Governor Doug Burgum

BISMARCK — Gov. Doug Burgum again made his pitch for a multi-board structure to oversee the North Dakota University System Thursday, Jan. 3, an option he says could be done without requiring extra money.

“For North Dakota to remain competitive and to reach its fullest potential, we need robust and innovative institutions of higher education,” Burgum said during his State of the State Address.

“We need stronger governance boards with the appropriate capacity to focus on the very missions of our two-year, our four-year and our research institutions,” he said.

In 2018, Burgum’s Higher Education Task Force made a recommendation for a multi-board system of governance for higher education after nearly a year of discussion.

Under the recommended model, one board would govern the state's nine regional and community institutions while each of the state's two research universities would have its own governing board.

There would also be a committee to oversee the three boards.

The current State Board of Higher Education consists of eight voting members appointed by the governor, along with faculty and staff nonvoting advisers.

The recommendation was met with mixed response from legislators and higher education leaders.

The change would have to go to voters for approval, as it would amend the state’s Constitution.

Longtime model

Thursday, Burgum said the need for stronger governance is more prevalent than ever, especially as the university system has grown since the original board was formed in the 1930s.

“Our entire system had less than 8,000 students in it in 1938,” he said. “This one-board, eight-person model today is woefully ill-matched in terms of board bandwidth to address the complex governance challenges that are at hand at our 11 far-flung institutions that serve more than 45,000 students.”

Burgum called on those who have opposed the multi-board idea simply because it called for different boards to take a closer look at the proposal. He added that the K-12 system is still successful with boards for every school district in the state.

“I believe that this Legislature can come forward with a proposal that is better than something that was invented in 1938,” he said.

Burgum also said he was “confident” that the multi-board model could be achieved without extra spending, suggesting the model could be paid for with the realigning of resources at both the institutions and system offices.

“We can reinvent our way through this one,” Burgum said, noting that he would want to retain strengths of the current model such as common course numbering and credit transferring.

Appropriations would also remain with the Legislature, not the boards, Burgum added.
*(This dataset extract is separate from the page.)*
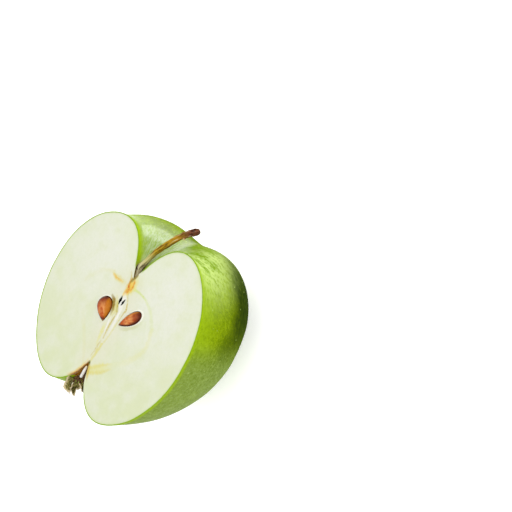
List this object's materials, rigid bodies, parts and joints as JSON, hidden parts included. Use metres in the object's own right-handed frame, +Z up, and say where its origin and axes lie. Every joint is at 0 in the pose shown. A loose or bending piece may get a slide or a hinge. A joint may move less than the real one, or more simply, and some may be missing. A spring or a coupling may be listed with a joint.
{
  "type": "halved green apple",
  "caption": "Half of a green apple cut lengthwise through its core, with stem, seeds and dried calyx, lying on its round back with the cut face up.",
  "frame": {"origin": "middle of the flat rest spot under the round back, right under the widest level of the apple", "axes": "+Z up, square to the level cut face; +X along the core to the stem end; -Y to the front lobe of the cut"},
  "size_m": [0.0673, 0.0724, 0.0424],
  "materials": {
    "skin": "waxy apple skin, light green with pale dots, glossy; the cut face is the slot flesh",
    "flesh": "moist pale green-white flesh, satin",
    "bark": "dry woody stem, olive to brown",
    "seed_shell": "smooth red-brown seed coat, glossy",
    "style": "pale fibrous rod, satin",
    "stamens": "dried dark brown bristles",
    "sepals": "dried green-brown leaves with pale edges"
  },
  "bodies": {
    "root": {"apple_half": "skin", "stem": "bark", "seed_rear": "seed_shell", "seed_front": "seed_shell", "style": "style", "stamens": "stamens", "sepal_front": "sepals", "sepal_back": "sepals", "sepal_rear": "sepals"}
  },
  "joints": []
}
Sen. Ray Holberg, R-Grand Forks, said he would have to see the plan laid out first to see how it could be revenue-neutral.

“I’m one those that believe we owe it to the governor to make his case in front of the Legislature,” Holmberg said, noting that he wasn’t on the task force that made the recommendation.

“The question that the Legislature will wrestle with is, is it structure or is it the people that are running it? And there will be good and spirited discussion on that,” he said.

Holmberg said he believes there are some things on the current board structure that need to change, such as board terms.

The board previously had seven-year terms and members could not be reappointed to the board. Holmberg introduced an amendment that changed the board terms to a four-year term with a one-time reappointment.

“Looking back, I think it was a mistake and I take responsibility. I was prime sponsor of it,” he said.